The question posed was... how could waterlogged sand and mud form a cliff?
Well, I don't think you can argue that these sediments were waterlogged after being covered with flood basalts. Therefore the canyon was cut AFTER the sediments lithifed, and AFTER the basalts cooled. You have found an example of a canyon that water erosion alone cannot explain. Basalt is almost totally impervious to water. Chemical erosion is necessary to break down the tough igneous matrix. Plus lots of time. The best combination is a lush vegetative cover, lots or moisture, and a deep topsoil. These produce lots of humic and carbonic acid to break down the rock. In a Flood, you get plenty of water, but not the other two, thus no chemical erosion to speak of... certainly not in a year. The Flood waters would just run off.
Waimea Canyon:
"Formed by deep incision of the Waimea River into tholeiitic and post-shield alkalic lavas of the Waimea Canyon Basalt"
http://www.wsu.edu/~reiners/tour/wc.html
"The Makaweli Member (green), at 4.16-3.92 my, fills a down-dropped fault-like feature known as the Makaweli Graben.
Notice the canyon cutting into the Makaweli member visible in the cross-section at the bottom.

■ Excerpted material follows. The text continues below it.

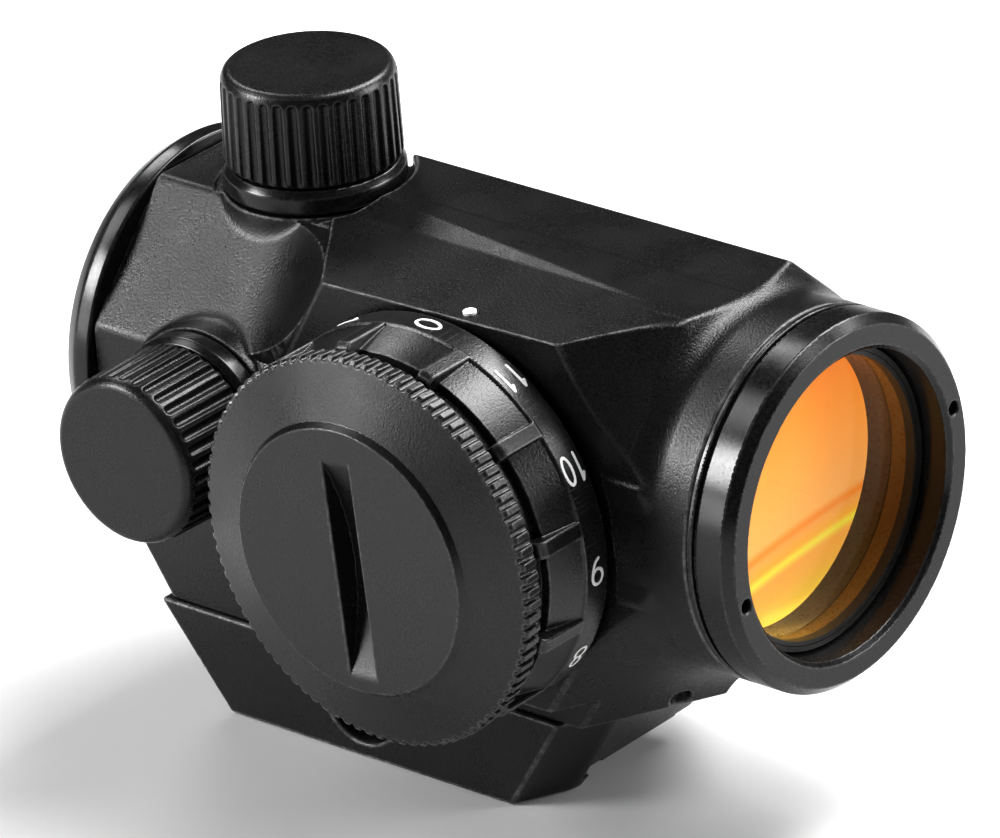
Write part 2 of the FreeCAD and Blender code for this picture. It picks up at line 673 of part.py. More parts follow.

"The Makaweli and Olokele members are MOSTLY tholeiitic basalts that are thick and ponded... "
I think you'd have a hard time finding a tougher, more resistant rock to carve a canyon into in a short period of time using only the erosive power of rainwater.
These two examples are the exact OPPOSITE of a canyon cut into soft, unlithified sediment...
[This message has been edited by wehappyfew, 06-06-2002]